You are qualified, Brenna. Jesus qualified you on the cross. And now he calls you, he sends you, and he goes with you."
And so I leave you with the words of Isaiah. They are the gospel you preach. They are the great commission you follow. And they are the only reason you dare stand here today and offer yourself as a minister of word and sacrament.
In the year that King Uzziah died, I saw the Lord seated on a throne, high and exalted, and the train of his robe filled the temple.
2 Above him were seraphs, each with six wings: With two wings they covered their faces, with two they covered their feet, and with two they were flying.
3 And they were calling to one another:
4 At the sound of their voices the doorposts and thresholds shook and the temple was filled with smoke.
5 "Woe to me!" I cried. "I am ruined! For I am a man of unclean lips, and I live among a people of unclean lips, and my eyes have seen the King, the LORD Almighty."

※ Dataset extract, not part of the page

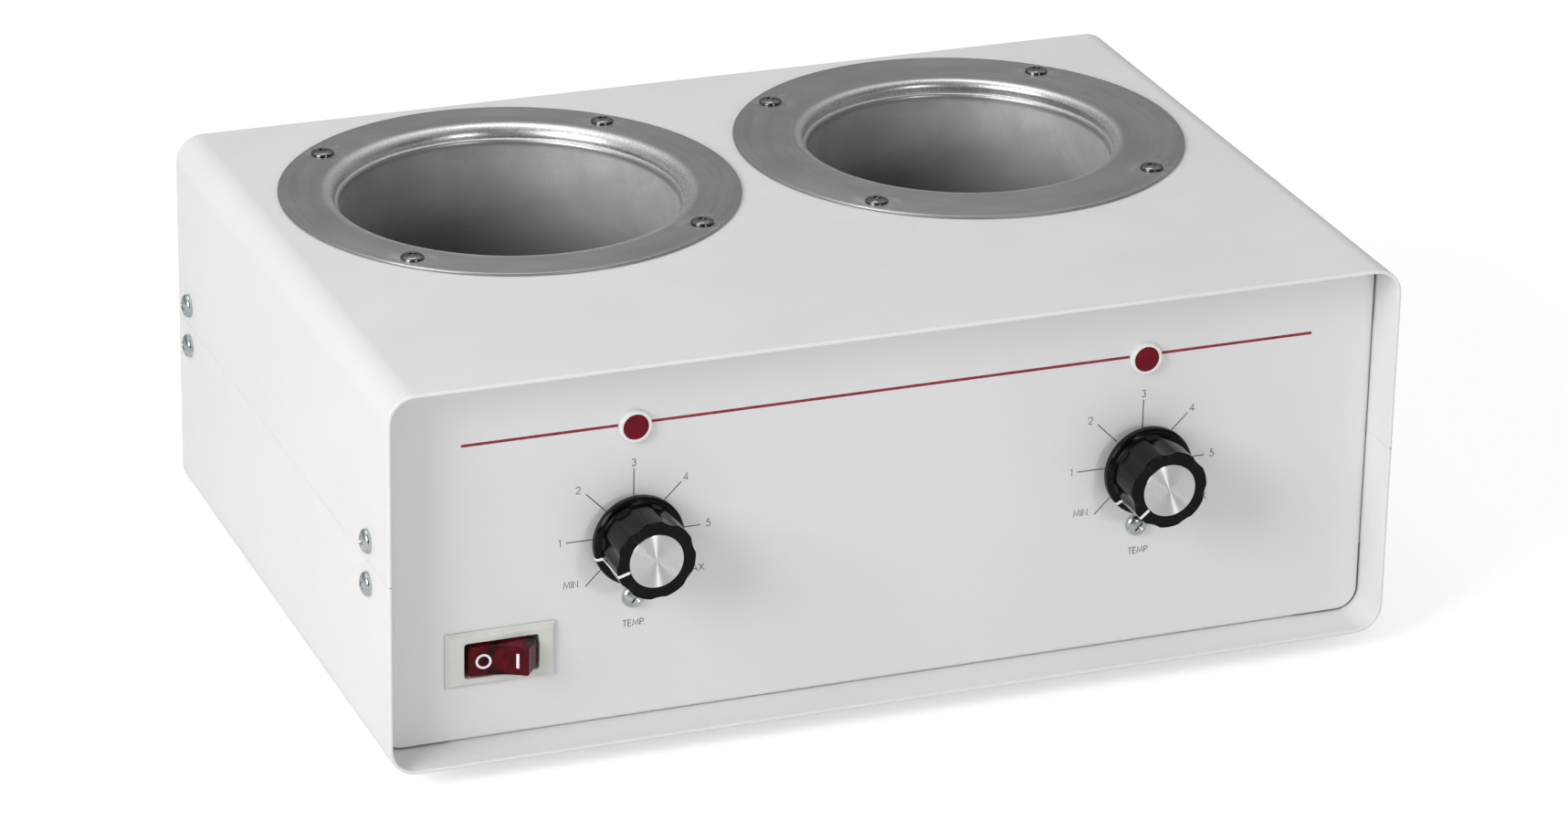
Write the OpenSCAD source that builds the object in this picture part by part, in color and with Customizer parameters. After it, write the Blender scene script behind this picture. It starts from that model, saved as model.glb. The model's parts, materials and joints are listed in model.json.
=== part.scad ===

6 Then one of the seraphs flew to me with a live coal in his hand, which he had taken with tongs from the altar.
7 With it he touched my mouth and said, "See, this has touched your lips; your guilt is taken away and your sin atoned for."
8 Then I heard the voice of the Lord saying, "Whom shall I send? And who will go for us?"
Brenna, the coals have touched your lips, and you have made your declaration: "Here am I. Send me." Now, go forth into this ministry, sent by the one you follow, in the name of the Father, the Son and the Holy Spirit. Amen.